Mataram (ANTARA News) - Ekonom Bank UOB, Enrico Tanuwidjaja menilai bahwa sentimen kenaikan suku bunga bank sentral Amerika Serikat (The Fed) masih menjadi salah satu faktor yang menahan apresiasi rupiah terhadap dolar AS.
"Risiko kenaikan suku bunga Fed bisa berdampak ke pembalikan modal dan berdampak negatif bagi rupiah," ujar Enrico Tanuwidjaja yang juga Head of Economic and Market Research Bank UOB, dalam edukasi pewarta bertema "Kondisi Perekonomian Terkini dan respon Kebijakan Bank Indonesia" di Mataram, Sabtu.
Saat ini, menurut dia, ekspektasi pasar terhadap kenaikan suku bunga Fed cukup tinggi, yakni tiga hingga empat kali kenaikan. Hal itu seiring dengan membaiknya perekonomian Amerika Serikat.
"Mengapa rupiah bergerak dari Rp13.000 menjadi Rp13.900 per dolar AS. Artinya, pasar memandang The Fed optimis, jadi akan ada kenaikan suku bunga Fed lebih agresif. Tahun ini, The Fed baru menaikan satu kali. Dan sudah cukup menekan pasar," katanya.
Di sisi lain, lanjut dia, faktor penekan bagi nilai tukar rupiah yakni perang tarif antara Amerika Serikat dan Tiongkok. Diharapkan, sentimen perang dagang tidak berlarut-larut sehingga fluktuasi rupiah dapat lebih stabil.
Kendati demikian, Enrico Tanuwidjaja menilai positif terhadap kebijakan-kebijakan moneter yang telah dikeluarkan Bank Indonesia.
"Kami inline dengan kebijakan BI, karena inflasi masih dalam batas official target, hubungan antara rupiah dan suku bunga BI cukup konsisten," katanya.
Menurut dia, level BI 7-Day Reverse Repo Rate saat ini cukup mendukung perekonomian dan moneter nasional. Saat ini, suku bunga acuan BI 7-day Reverse Repo Rate berada di level 4,25 persen.
Enrico Tanuwidjaja juga mengatakan bahwa Bank Indonesia juga harus tetap hati-hati dalam melakukan intervensi terhadap pelemahan rupiah dengan menggunakan cadangan devisa.
Menurut dia, mencegah pelemahan mata uang tidak selamanya berhasil melalui cadangan devisa.
Belajar dari negara tetangga, Malaysia telah memangkas cadangan devisanya hingga mencapai 30 miliar dolar AS. Namun mata uang ringgit tetap melemah terhadap dolar AS.

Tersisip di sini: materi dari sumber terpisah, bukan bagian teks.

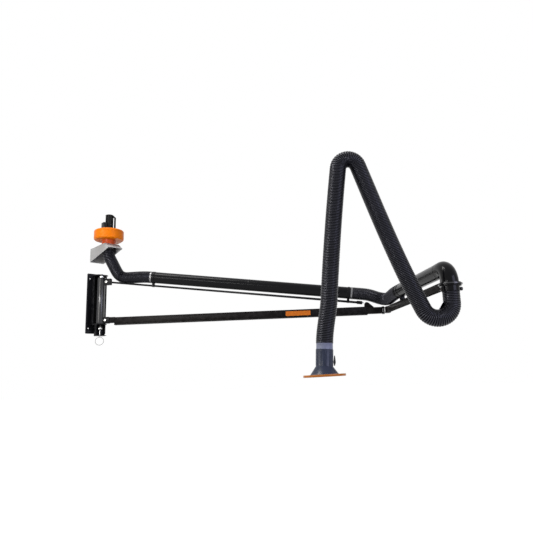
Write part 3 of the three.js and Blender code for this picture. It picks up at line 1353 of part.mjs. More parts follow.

"Kalau diperlukan ya dilakukan intervensi. Memang tidak ada level cadangan devisa yang ideal, tapi yang penting seberapa banyak cadev kita bisa membiayai impor, dan cadev kita masih tinggi," katanya.
Bank Indonesia mencatat, posisi cadangan devisa Indonesia akhir Maret 2018 sebesar 126,00 miliar dolar AS. Posisi cadangan devisa tersebut setara dengan pembiayaan 7,9 bulan impor atau 7,7 bulan impor dan pembayaran utang luar negeri pemerintah, serta berada di atas standar kecukupan internasional sekitar 3 bulan impor.
Dalam kesempatan sama, Direktur Departemen Kebijakan Ekonomi dan Moneter Bank Indonesia, Firman Mochtar mengharapkan persepsi kenaikan suku bunga The Fed lebih agresif serta ketidakpastian perang dagang dapat mereda.
"Ini isu fenomena global, bukan hanya rupiah tapi juga pada mata uang dunia. BI dalam posisi ini ada di pasar untuk menjaga volatilitasnya agar tetap menjaga kepastian," katanya.
Dengan penyesuaian nilai tukar, menurut dia, akan mampu menahan tekanan eksternal dan juga daya saing dari sisi penanaman modal asing (PMA).